New drug effective, well tolerated in patients with osteoarthritis knee pain
In patients with moderate to severe osteoarthritis knee pain, a single intra-articular injection of 1 mg of CNTX-4975 was well tolerated and significantly improved pain with walking, knee stiffness and physical function, according to findings presented at PAINWeek.
“As our populations are aging, the number of people suffering from moderate to severe knee osteoarthritis is increasing,” Randall M. Stevens, MD, chief medical officer of Centrexion Therapeutics, told Healio Internal Medicine. “Unfortunately, current treatments — like NSAIDs, opioids or hyaluronic acid and corticosteroid injections — are limited in the level of efficacy they provide, and come with significant side effects that can be serious, especially in older individuals.
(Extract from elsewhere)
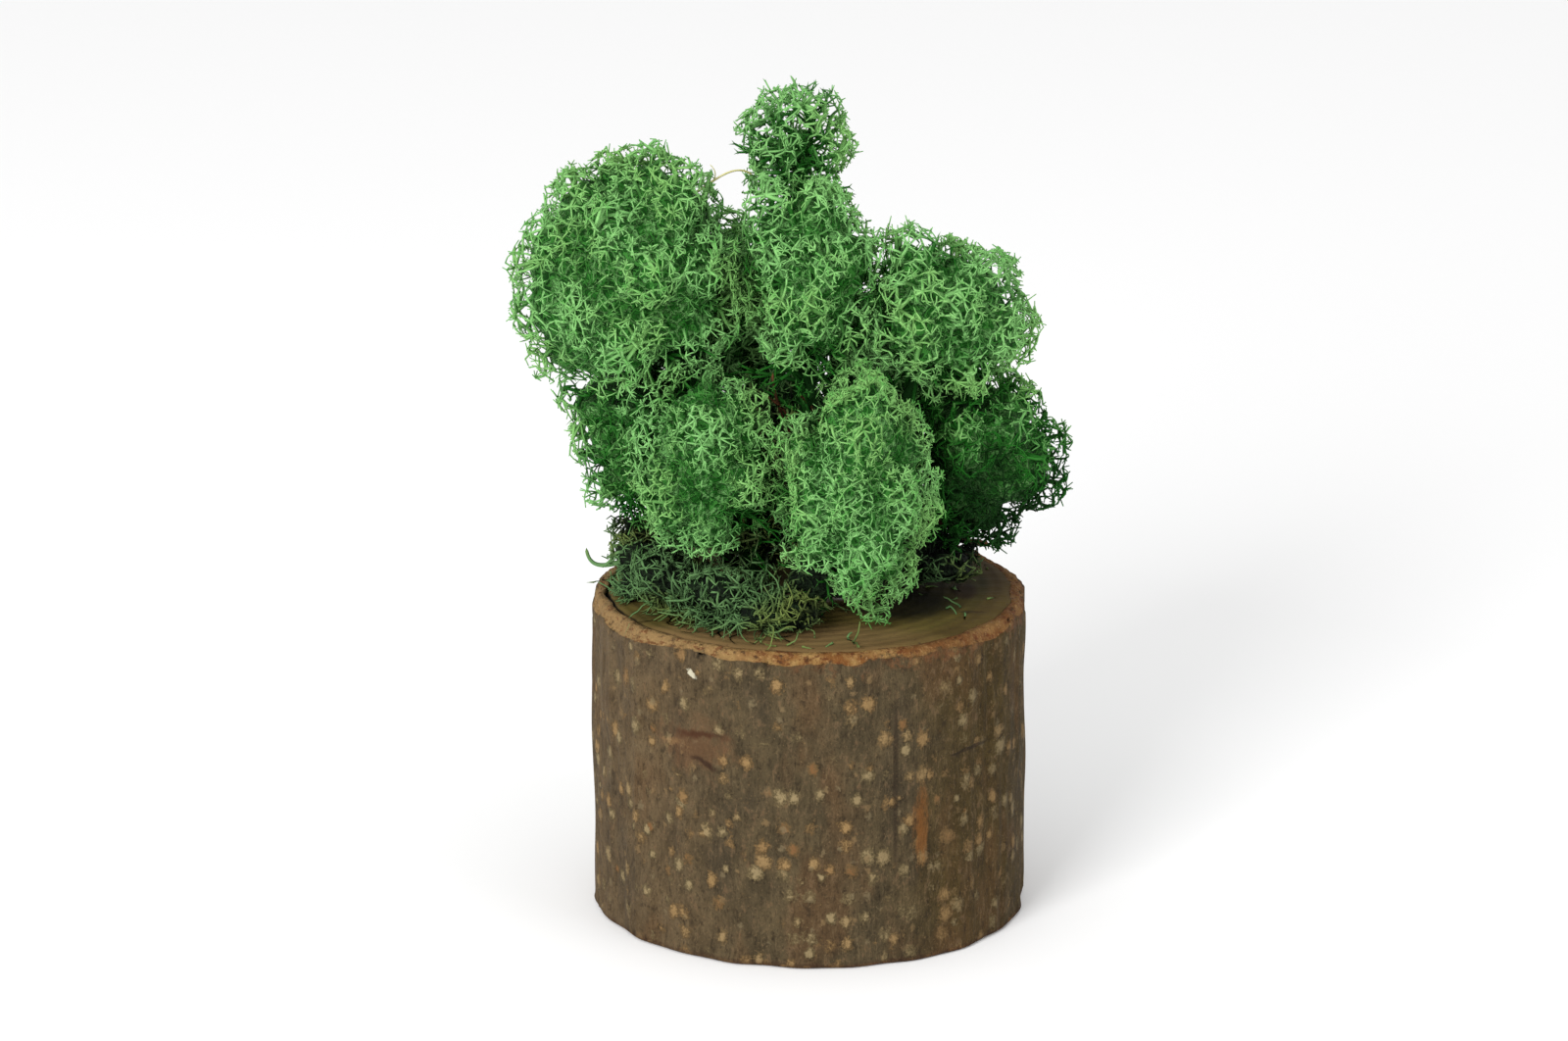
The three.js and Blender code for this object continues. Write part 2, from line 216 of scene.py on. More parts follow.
# %% Material helper
class Socket:
    """A node's output in a material, with arithmetic that adds Math nodes."""

    def __init__(self, tree, output):
        self.tree = tree
        self.output = output

    def node(self, kind, settings=None, output=0, **inputs):
        """One output of a new node of this kind. Its inputs go by name, or as i0, i1 and so on."""
        made = self.tree.nodes.new(kind)
        for key, value in (settings or {}).items():
            setattr(made, key, value)
        for key, value in inputs.items():
            socket = made.inputs[int(key[1:]) if key[1:].isdigit() else key.replace("_", " ")]
            if isinstance(value, Socket):
                self.tree.links.new(value.output, socket)
            else:
                socket.default_value = value
        return Socket(self.tree, made.outputs[output])

    def maths(self, operation, a, b=0.0):
        return self.node("ShaderNodeMath", {"operation": operation}, i0=a, i1=b)

    def __add__(self, other):
        return self.maths("ADD", self, other)

    def __radd__(self, other):
        return self.maths("ADD", other, self)

    def __sub__(self, other):
        return self.maths("SUBTRACT", self, other)

    def __rsub__(self, other):
        return self.maths("SUBTRACT", other, self)

    def __mul__(self, other):
        return self.maths("MULTIPLY", self, other)

    def __rmul__(self, other):
        return self.maths("MULTIPLY", other, self)

    def __truediv__(self, other):
        return self.maths("DIVIDE", self, other)

    def __pow__(self, other):
        return self.maths("POWER", self, other)

    def between(self, low, high):
        """0 below low, 1 above high and a smooth step from one to the other."""
        settings = {"interpolation_type": "SMOOTHSTEP", "clamp": True}
        return self.node("ShaderNodeMapRange", settings, Value=self, From_Min=low, From_Max=high)

    def mix(self, first, second):
        """The colour first where this mask is 0 and second where it is 1."""
        made = self.tree.nodes.new("ShaderNodeMix")
        made.data_type = "RGBA"
        self.tree.links.new(self.output, made.inputs[0])
        for index, colour in ((6, first), (7, second)):
            if isinstance(colour, Socket):
                self.tree.links.new(colour.output, made.inputs[index])
            else:
                made.inputs[index].default_value = (*colour, 1)
        return Socket(self.tree, made.outputs[2])

    def tones(self, low, high, first, second):
        """A colour that goes from first to second, as a screen shows them, while this goes up."""
        return self.between(low, high).mix(rgb(*first), rgb(*second))

    def stretched(self, x=1, y=1, z=1):
        """These coordinates times three numbers: a small one stretches a pattern that way."""
        return self.node("ShaderNodeVectorMath", {"operation": "MULTIPLY"}, i0=self, i1=(x, y, z))

    def noise(self, scale, detail=2.0, roughness=0.5):
        """Noise of about this many blotches a metre, with these coordinates."""
        return self.node("ShaderNodeTexNoise", Vector=self, Scale=scale, Detail=detail, Roughness=roughness)

    def axis(self, number):
        """One of the three coordinates, in metres."""
        return self.node("ShaderNodeSeparateXYZ", output=number, Vector=self)

    def layer(self, name):
        """A number that the mesh stores per point."""
        return self.node("ShaderNodeAttribute", {"attribute_name": name}, 2)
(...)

CNTX-4975 for intra-articular injection has shown substantial promise in clinical trials as a long-lasting and efficacious treatment, with a safety profile that looks similar to that of placebo.”
Stevens and colleagues conducted a phase 2 dose-ranging study to evaluate the efficacy and safety of CNTX-4975 in 172 patients aged 45 to 80 years with stable, chronic, moderate to severe osteoarthritis knee pain who failed previous oral/intra-articular analgesics. Patients were randomized 2:1:2 to receive either a single intra-articular injection of placebo (n = 69), 0.5 mg of CNTX-4975 (n = 33) or 1 mg CNTX-4975 (n = 70). They were randomly assigned by Kellgren-Lawrence (K-L) grade (2-3 vs. 4) and BMI (<30 vs. 30 kg/m²).
The primary efficacy endpoint was the change from baseline through week 12 in the area under the curve in daily Western Ontario and McMaster Universities Osteoarthritis Index (WOMAC) Question A1 score, ranging from 0 (no pain with walking) to 10 (extreme pain with walking). For this endpoint, the researchers calculated the least squares mean differences (LSMD) for placebo vs. CNTX-4975. Treatment-emergent adverse events and laboratory evaluations were assessed to measure safety.
Results showed that the mean baseline WOMAC Question A1 score was 7.3. Compared with placebo, 0.5 mg of CNTX-4975 (LSMD, 0.8; P = .07) and 1 mg of CNTX-4975 (LSMD, 1.6; P < .0001) improved WOMAC A1 scores at week 12, as did 1 mg of CNTX-4975 (LSMD, 1.4; P = .0002) at week 24. Numerically greater improvements in WOMAC A1 score were seen in the K-L 2-3 subgroup treated with 0.5 mg of CNTX-4975 compared with placebo (LSMD, 0.7; P = .11), while significant improvements in WOMAC A1 score were observed in those treated with 1 mg of CNTX-4975 compared with placebo (LSMD, 1.7; P < .0001).
In addition, a difference between placebo and 1 mg of CNTX-4975 was observed among patients with K-L grade 4 (LSMD, 3.4; P = .07). A total of 33% of patients treated with placebo, 58% of patients treated with 0.5 mg of CNTX-4975 and 61% of patients treated with 1 mg of CNTX-4975 had a greater than or equal to 50% reduction in WOMAC A1 score at week 12.
At week 24, 30% of patients in the placebo and CNTX-4975 1 mg groups experienced treatment-emergent adverse events compared with 47% of those in the CNTX-4975 0.5 mg group. Arthralgia was the most frequent adverse event for placebo (5.7%) and CNTX-4975 1 mg (7%).
“The treatment provides an onset of effect within 1 week, with an average of severe pain at baseline improving to no to mild pain at 12 weeks after treatment. Additionally, we’ve seen improvement in knee function and stiffness by about 50% at 12 weeks,” Stevens said in an interview. “This benefit is greatest at 12 weeks, but clinically meaningful improvement continues to 24 weeks. The expected dosing is every 6 months to maintain efficacy, so we’re optimistic that patients will not only see an improvement in pain and function, but also in their quality of life, as they are able to more easily perform everyday tasks, like climbing stairs or returning to work.” – by Alaina Tedesco
Stevens RM, et al. Efficacy and safety of CNTX-4975 in subjects with moderate to severe osteoarthritis knee pain: A 24-week, randomized, double-blind, placebo-controlled, dose-ranging study. Presented at: PAINWeek 2017; Sept. 5-9; Las Vegas.
Disclosure: Healio Internal Medicine was unable to confirm relevant financial disclosures at the time of publication.